What does the "de" in French surnames mean?

The particule "de" (or "du," "des," "d'") traditionally indicates noble origin — it meant "of" a particular estate or territory. De Montmorency means "of Montmorency." However, not all "de" families were genuinely noble (some purchased the right), and many authentic noble families never used a particule. It's a strong hint at aristocratic background, not proof.

How do compound first names work in French?

Compound prénoms like Jean-Pierre or Marie-Claire are single legal names joined by a hyphen.
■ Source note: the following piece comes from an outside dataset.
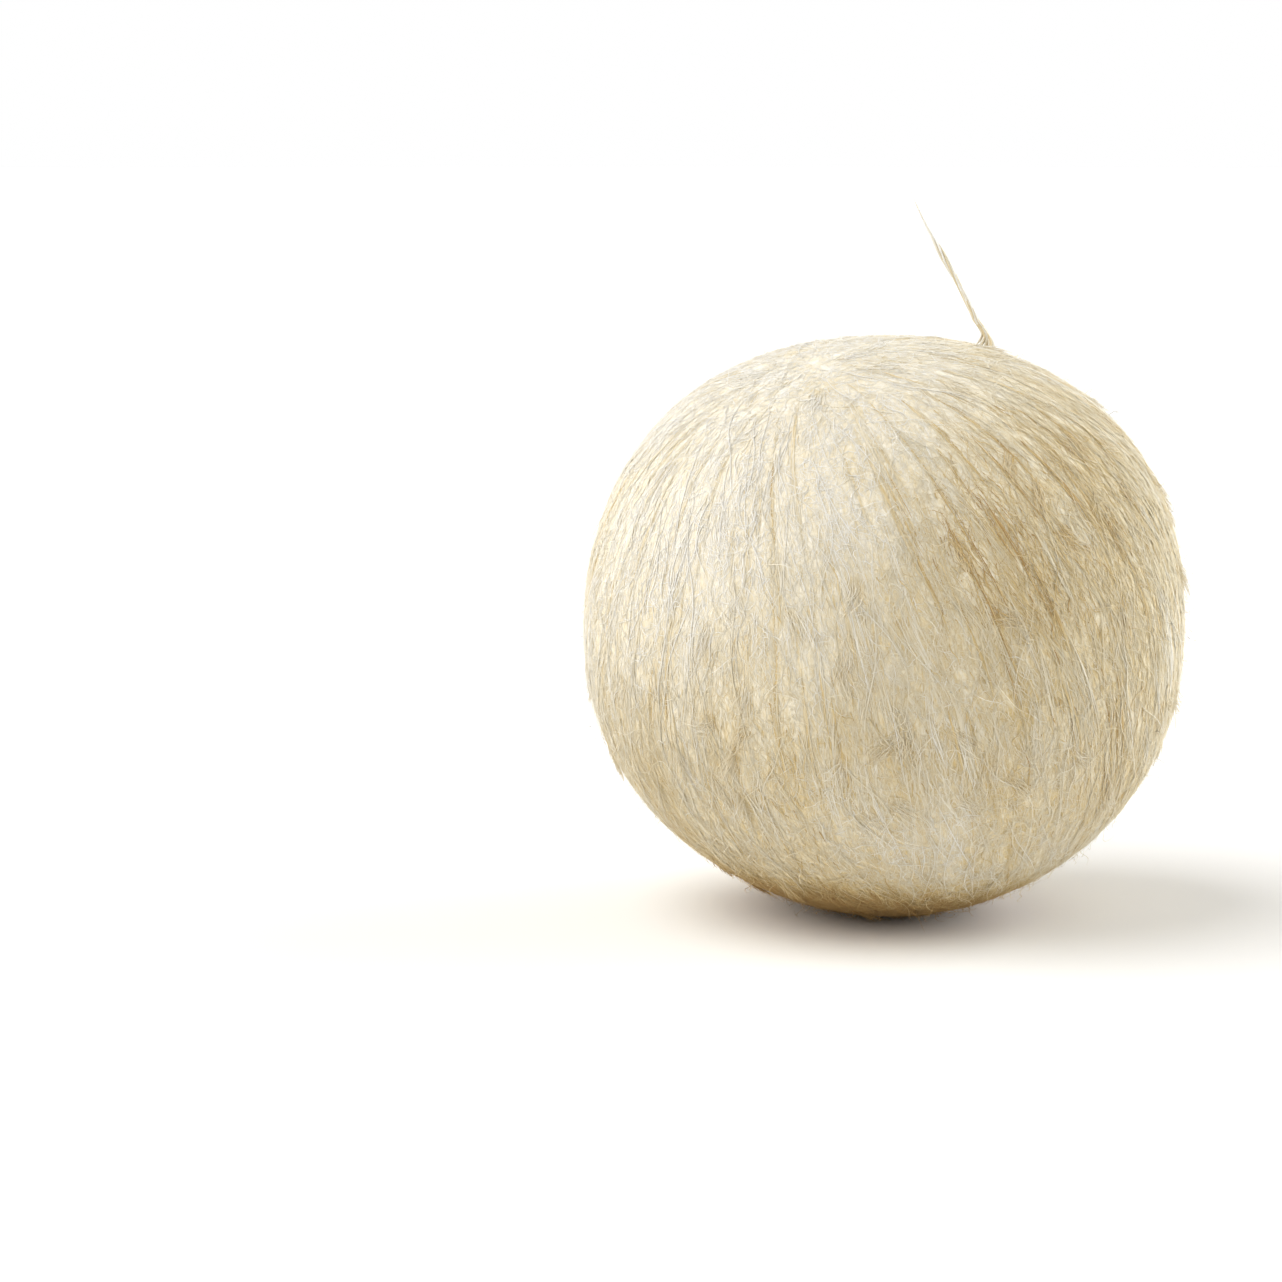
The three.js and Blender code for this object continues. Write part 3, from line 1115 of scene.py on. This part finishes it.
def place_camera(scene, settings):
    """Stands the camera in front of the nut, turned to leave clear space at its left."""
    data = bpy.data.cameras.new("camera")
    data.lens = settings.lens
    data.sensor_width = SENSOR
    camera = bpy.data.objects.new("camera", data)
    scene.collection.objects.link(camera)
    scene.camera = camera
    width = 2 * RADIUS / NUT_SHARE
    distance = width * settings.lens / SENSOR
    back = Vector((0, -math.cos(settings.elevation), math.sin(settings.elevation)))
    camera.location = Vector(MIDDLE) + back * distance
    right = Vector((1, 0, 0))
    up = back.cross(right)
    aim = Vector(MIDDLE) - right * width * NUT_RIGHT - up * width * NUT_UP
    camera.rotation_mode = "QUATERNION"
    camera.rotation_quaternion = (camera.location - aim).to_track_quat("Z", "Y")
    data.clip_start, data.clip_end = CLIP


class VIEW3D_PT_coconut(bpy.types.Panel):
    """Lists the coconut's pieces and settings"""

    bl_label = "Coconut"
    bl_idname = "VIEW3D_PT_coconut"
    bl_space_type = "VIEW_3D"
    bl_region_type = "UI"
    bl_category = "Coconut"

    def draw(self, context):
        for group in (context.scene.coconut_coat, context.scene.coconut_studio):
            box = self.layout.box()
            for name in group.__annotations__:
                box.prop(group, name)
        for operator in OPERATORS:
            self.layout.operator(operator.bl_idname)


OPERATORS = (
    COCONUT_OT_felted_body,
    COCONUT_OT_combed_locks,
    COCONUT_OT_felt_fibres,
    COCONUT_OT_old_and_crease_shade_fibres,
    COCONUT_OT_raised_hairs,
    COCONUT_OT_fuzz,
    COCONUT_OT_loose_hairs,
    COCONUT_OT_crown_strand,
    COCONUT_OT_studio,
)
CLASSES = (CoatSettings, StudioSettings, *OPERATORS, VIEW3D_PT_coconut)


def register():
    for made in CLASSES:
        bpy.utils.register_class(made)
    bpy.types.Scene.coconut_coat = PointerProperty(type=CoatSettings)
    bpy.types.Scene.coconut_studio = PointerProperty(type=StudioSettings)


def unregister():
    del bpy.types.Scene.coconut_studio
    del bpy.types.Scene.coconut_coat
    for made in reversed(CLASSES):
        bpy.utils.unregister_class(made)


def main():
    register()
    bpy.ops.coconut.felted_body()
    bpy.ops.coconut.combed_locks()
    bpy.ops.coconut.felt_fibres()
    bpy.ops.coconut.old_fibres()
    bpy.ops.coconut.raised_hairs()
    bpy.ops.coconut.fuzz()
    bpy.ops.coconut.loose_hairs()
    bpy.ops.coconut.crown_strand()
    bpy.ops.coconut.studio()


if __name__ == "__main__":
    main()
The hyphen matters — "Jean Pierre" (two separate given names) and "Jean-Pierre" (one compound name) are different under French law. The first element traditionally determines gender in cross-gender compounds: Jean-Marie is male, Marie-Jean would be female. Compound names peaked mid-20th century and are less common among younger French people today.

Were French parents really told what to name their children?

Yes. From the Napoleonic era until 1993, French law restricted first names to the calendar of saints, historical figures, and "established usage." Local registrars (officiers d'état civil) could refuse to record names they deemed unacceptable. This kept French naming remarkably conservative for nearly two centuries. The 1993 law liberalized naming, though a judge can still intervene if a name is deemed contrary to the child's interest.

Why do Breton names look so different from other French names?

Breton is a Celtic language closely related to Welsh and Cornish — it's not a dialect of French at all. Names like Yann, Gwenaël, Maëlle, and Corentin follow Celtic phonetic rules with sounds and spellings (gw-, -ël, -wen) that don't exist in French. For decades the French state refused to register Breton names, but the cultural revival since the 1960s has made many of them nationally popular.